### WHAT YOU NEED TO DO
Look through the data below and return each line where "bodies" appears.

### Object data in JSON
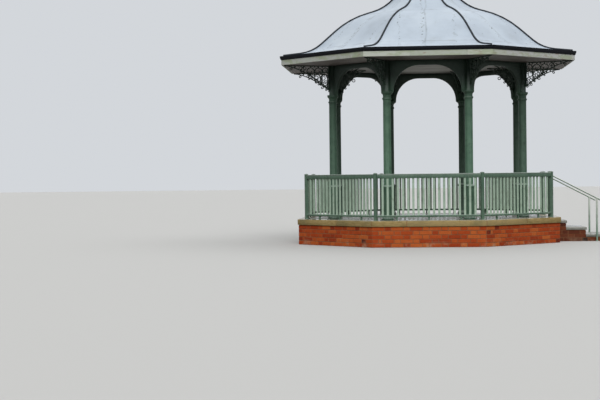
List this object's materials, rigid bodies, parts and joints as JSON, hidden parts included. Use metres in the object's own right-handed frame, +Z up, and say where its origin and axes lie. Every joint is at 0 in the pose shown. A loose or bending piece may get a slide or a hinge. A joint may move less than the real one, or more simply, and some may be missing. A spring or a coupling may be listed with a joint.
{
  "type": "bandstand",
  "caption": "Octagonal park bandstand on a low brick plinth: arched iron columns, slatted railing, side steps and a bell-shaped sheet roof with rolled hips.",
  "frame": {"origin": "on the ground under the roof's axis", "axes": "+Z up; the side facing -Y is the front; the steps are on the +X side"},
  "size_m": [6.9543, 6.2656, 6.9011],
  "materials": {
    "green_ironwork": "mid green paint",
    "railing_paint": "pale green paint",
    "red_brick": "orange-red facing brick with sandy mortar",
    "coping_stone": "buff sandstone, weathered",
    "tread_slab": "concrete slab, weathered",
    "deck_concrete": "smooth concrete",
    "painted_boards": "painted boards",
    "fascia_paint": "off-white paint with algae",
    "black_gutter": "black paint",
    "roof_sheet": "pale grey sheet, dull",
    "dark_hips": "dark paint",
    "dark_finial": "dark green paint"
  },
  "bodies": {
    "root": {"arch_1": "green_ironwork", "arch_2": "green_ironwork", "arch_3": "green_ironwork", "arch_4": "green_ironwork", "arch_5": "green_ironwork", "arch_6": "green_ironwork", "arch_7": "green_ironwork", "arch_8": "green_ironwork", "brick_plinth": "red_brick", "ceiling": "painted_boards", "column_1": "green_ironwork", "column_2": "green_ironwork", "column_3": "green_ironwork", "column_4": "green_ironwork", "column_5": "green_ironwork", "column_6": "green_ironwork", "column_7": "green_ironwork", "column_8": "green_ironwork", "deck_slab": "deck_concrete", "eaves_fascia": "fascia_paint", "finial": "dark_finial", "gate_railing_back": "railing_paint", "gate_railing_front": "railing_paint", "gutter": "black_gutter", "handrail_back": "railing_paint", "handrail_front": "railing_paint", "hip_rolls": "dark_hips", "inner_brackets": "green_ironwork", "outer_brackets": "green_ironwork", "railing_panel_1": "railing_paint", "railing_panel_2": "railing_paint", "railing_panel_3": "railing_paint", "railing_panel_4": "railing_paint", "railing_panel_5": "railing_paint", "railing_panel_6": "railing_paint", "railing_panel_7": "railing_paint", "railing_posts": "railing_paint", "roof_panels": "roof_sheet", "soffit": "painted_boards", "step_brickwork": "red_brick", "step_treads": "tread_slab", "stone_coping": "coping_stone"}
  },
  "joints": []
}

---

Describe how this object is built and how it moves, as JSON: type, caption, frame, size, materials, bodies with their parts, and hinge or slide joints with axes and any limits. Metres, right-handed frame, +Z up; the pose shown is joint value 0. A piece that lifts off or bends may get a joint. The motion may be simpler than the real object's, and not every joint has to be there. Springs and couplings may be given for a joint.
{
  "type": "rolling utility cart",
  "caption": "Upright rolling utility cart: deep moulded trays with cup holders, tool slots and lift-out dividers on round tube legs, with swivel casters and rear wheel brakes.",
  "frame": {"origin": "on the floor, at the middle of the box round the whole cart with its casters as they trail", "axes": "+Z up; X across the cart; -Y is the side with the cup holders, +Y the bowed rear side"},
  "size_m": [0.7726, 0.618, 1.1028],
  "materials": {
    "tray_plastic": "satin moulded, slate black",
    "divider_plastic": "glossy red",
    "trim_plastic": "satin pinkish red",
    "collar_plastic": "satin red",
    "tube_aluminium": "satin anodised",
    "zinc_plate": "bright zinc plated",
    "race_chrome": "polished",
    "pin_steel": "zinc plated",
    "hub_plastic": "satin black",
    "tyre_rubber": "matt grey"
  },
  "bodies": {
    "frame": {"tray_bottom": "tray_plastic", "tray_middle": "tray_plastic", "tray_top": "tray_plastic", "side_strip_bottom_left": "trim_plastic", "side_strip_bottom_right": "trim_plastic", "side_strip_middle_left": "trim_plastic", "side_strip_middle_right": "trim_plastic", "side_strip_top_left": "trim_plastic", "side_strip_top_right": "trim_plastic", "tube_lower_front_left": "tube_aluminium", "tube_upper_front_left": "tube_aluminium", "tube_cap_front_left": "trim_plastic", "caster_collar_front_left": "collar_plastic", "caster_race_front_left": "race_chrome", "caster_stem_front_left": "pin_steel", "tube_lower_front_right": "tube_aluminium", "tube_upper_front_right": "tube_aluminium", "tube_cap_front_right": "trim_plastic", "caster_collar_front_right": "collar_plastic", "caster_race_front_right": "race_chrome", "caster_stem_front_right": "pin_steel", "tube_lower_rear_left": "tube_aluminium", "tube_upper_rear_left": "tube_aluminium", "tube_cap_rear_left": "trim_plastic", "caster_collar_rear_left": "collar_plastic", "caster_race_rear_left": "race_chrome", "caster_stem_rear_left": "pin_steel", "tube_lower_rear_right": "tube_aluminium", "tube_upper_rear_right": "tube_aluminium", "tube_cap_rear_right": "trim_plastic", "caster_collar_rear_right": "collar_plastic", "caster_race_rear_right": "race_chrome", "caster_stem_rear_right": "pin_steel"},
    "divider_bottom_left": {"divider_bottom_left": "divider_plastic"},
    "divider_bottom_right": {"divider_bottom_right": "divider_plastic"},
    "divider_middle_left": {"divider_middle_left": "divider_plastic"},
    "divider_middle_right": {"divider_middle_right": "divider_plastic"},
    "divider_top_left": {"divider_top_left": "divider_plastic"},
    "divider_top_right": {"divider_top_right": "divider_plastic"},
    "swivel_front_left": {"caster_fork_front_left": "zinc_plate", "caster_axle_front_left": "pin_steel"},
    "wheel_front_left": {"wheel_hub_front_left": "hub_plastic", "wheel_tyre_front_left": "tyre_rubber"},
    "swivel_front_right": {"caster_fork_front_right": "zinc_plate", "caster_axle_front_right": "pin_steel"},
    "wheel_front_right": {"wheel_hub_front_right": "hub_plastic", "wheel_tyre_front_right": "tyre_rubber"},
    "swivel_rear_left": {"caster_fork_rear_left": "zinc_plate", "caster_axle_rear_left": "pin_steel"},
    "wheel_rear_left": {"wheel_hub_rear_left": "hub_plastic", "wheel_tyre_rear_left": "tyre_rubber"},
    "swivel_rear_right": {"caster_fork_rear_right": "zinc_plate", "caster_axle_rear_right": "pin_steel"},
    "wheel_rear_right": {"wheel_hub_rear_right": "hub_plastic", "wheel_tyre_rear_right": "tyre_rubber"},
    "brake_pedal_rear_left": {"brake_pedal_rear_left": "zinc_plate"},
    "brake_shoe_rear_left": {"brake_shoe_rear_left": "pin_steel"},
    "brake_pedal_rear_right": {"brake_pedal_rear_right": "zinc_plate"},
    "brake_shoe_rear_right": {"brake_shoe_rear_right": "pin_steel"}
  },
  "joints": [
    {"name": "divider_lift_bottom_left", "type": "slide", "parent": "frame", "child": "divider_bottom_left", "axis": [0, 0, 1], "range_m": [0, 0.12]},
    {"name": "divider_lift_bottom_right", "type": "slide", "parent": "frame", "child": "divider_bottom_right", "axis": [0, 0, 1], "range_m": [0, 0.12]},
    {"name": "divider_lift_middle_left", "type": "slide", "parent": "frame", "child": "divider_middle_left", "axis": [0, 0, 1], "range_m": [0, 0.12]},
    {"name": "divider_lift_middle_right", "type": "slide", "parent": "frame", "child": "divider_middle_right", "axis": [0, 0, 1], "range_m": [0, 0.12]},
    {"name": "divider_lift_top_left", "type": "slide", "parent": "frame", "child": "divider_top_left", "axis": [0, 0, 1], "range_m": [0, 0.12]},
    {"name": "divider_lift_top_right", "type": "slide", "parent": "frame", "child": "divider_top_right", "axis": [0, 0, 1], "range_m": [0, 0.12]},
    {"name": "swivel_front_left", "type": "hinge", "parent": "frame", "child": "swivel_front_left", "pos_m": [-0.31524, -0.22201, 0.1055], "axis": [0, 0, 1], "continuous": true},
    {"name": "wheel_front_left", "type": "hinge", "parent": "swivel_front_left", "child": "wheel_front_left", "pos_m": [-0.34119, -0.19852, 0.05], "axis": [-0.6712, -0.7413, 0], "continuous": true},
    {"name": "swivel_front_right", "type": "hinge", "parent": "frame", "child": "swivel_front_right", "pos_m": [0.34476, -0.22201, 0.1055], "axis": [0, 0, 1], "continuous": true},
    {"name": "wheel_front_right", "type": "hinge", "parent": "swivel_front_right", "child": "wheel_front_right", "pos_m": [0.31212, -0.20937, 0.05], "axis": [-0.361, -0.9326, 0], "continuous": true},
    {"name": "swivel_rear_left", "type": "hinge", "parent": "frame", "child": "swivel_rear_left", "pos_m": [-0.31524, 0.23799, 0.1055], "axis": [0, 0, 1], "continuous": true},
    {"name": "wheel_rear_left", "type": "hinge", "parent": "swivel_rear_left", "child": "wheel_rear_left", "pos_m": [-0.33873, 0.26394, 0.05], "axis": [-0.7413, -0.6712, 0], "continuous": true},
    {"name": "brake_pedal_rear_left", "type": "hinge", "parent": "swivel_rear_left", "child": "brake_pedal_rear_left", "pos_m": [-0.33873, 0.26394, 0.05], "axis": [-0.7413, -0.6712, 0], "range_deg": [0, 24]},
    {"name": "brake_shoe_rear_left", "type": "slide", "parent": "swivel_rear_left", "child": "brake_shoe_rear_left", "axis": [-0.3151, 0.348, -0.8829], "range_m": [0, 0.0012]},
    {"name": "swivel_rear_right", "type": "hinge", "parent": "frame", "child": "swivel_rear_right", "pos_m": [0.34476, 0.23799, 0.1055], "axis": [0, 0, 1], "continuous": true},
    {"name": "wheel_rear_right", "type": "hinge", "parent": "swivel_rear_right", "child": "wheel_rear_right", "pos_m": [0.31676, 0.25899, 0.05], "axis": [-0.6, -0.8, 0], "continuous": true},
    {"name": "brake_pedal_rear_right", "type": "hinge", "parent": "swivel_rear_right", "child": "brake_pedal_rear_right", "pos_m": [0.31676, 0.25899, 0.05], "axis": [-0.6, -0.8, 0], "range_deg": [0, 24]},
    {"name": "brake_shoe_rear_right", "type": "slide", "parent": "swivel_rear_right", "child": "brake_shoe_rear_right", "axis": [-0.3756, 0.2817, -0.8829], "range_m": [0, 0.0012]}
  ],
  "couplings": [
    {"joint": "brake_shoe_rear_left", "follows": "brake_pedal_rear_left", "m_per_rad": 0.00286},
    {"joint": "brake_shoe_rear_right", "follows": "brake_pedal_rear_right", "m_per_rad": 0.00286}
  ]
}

### RESPONSE
List this object's materials, rigid bodies, parts and joints as JSON, hidden parts included. Use metres in the object's own right-handed frame, +Z up, and say where its origin and axes lie. Every joint is at 0 in the pose shown. A loose or bending piece may get a slide or a hinge. A joint may move less than the real one, or more simply, and some may be missing. A spring or a coupling may be listed with a joint.
  "bodies": {
Describe how this object is built and how it moves, as JSON: type, caption, frame, size, materials, bodies with their parts, and hinge or slide joints with axes and any limits. Metres, right-handed frame, +Z up; the pose shown is joint value 0. A piece that lifts off or bends may get a joint. The motion may be simpler than the real object's, and not every joint has to be there. Springs and couplings may be given for a joint.
  "bodies": {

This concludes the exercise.